UK: After miners set off a routine explosion at the Gleision Colliery in Wales in September, the tunnel they were working in began to fill with water, resulting in the loss of four lives. The owner of the mine, MNS Mining, and the mine manager were charged with four counts of manslaughter, but were later acquitted. A health and safety report has been published by the UK Government on the incident.
China: August saw an explosion in the Xiaojiawan coal mine in the Sichuan province that led to the deaths of 45 people. This was the result of a gas explosion and it was later reported that 16 of the victims died from carbon monoxide poisoning. The owners of the mine were subsequently detained pending an investigation.

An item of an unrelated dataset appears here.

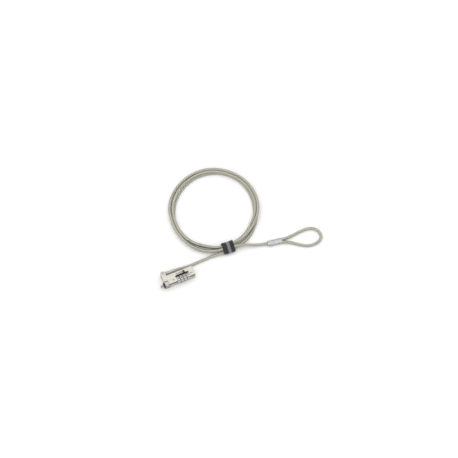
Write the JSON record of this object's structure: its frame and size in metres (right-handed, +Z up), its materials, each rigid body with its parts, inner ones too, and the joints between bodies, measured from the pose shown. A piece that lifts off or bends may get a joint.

China: Eighty three fatalities were reported after a landslide trapped the workers in the Gyama Mine in Tibet in March. A number of natural factors were cited as the cause of the incident, including the location of the mine within a steep valley and snowfall within the area. Online claims of excessive mining in the area were quickly removed.
Central African Republic: Another natural disaster caused the collapse of a Ndassima gold mine in June, with heavy rains compromising the structure, causing 52 deaths. Just a year later, after the mine was illegally taken over by rebels, another collapse caused the death of 25 artisanal miners, with authorities citing a failure by the rebels to follow appropriate regulations.
Turkey: The Soma Mining Disaster was the worst incident in Turkey’s history, after an explosion triggered an underground blaze, resulting in the deaths of 301 people, although some claim that the actual toll is more than 340. Many actors pointed to Turkey’s long history of poor mine security as the cause for the accident.
Bosnia & Herzegovina: An earthquake measuring 3.5 on the Richter scale hit the town of Zenica in September, provoking a cave-in of the Raspotočje coal mine, and trapping 34 miners inside. Five deaths were reported from the incident.
Ukraine: A gas explosion reportedly caused a mining accident at the Zasyadko coal mine in Eastern Ukraine. While 23 were confirmed dead, local rebels that held the region claimed that the total deaths reached 30. The controversy surrounding the official toll was due to the fact that Ukranian police and rescue services were not given access to the mine.
Brazil: In November, Brazil’s worst environmental disaster came in the form of a burst tailings dam that buried a nearby village, polluted Rio Doce, and continued to the Atlantic Ocean, threatening its ecosystem. In the process, 19 people were killed. The mine’s owner BHP Billiton and its partners Vale and Samarco now face a lawsuit demanding US$30 billion in compensation from the Brazilian authorities.
Russia: It was only the second month of 2016 before Russia saw its first mining accident of the year, which resulting in the deaths of 36 people. A series of explosions, the cause of which is believed to be a methane leak, caused the accident at the mine near Vorkuta.
Mining safety rates have not been stringently documented, meaning that is it difficult to measure those countries with the highest and lowest number of fatalities related to oversights. However, the Turkish mining industry has been identified as that with the worst safety record in the world, using the “deaths per million tons of coal production” gauge. Nonetheless, as has been displayed, even the most heavily regulated countries like the UK, the US, and Australia have experienced their share of mining tragedies, showing the inherent dangers involved in the industry. The good news is that, in recent years, operators have become far more conscious of the importance of safety regulations, and for the first time, have begun to prioritize worker safety over production and profits.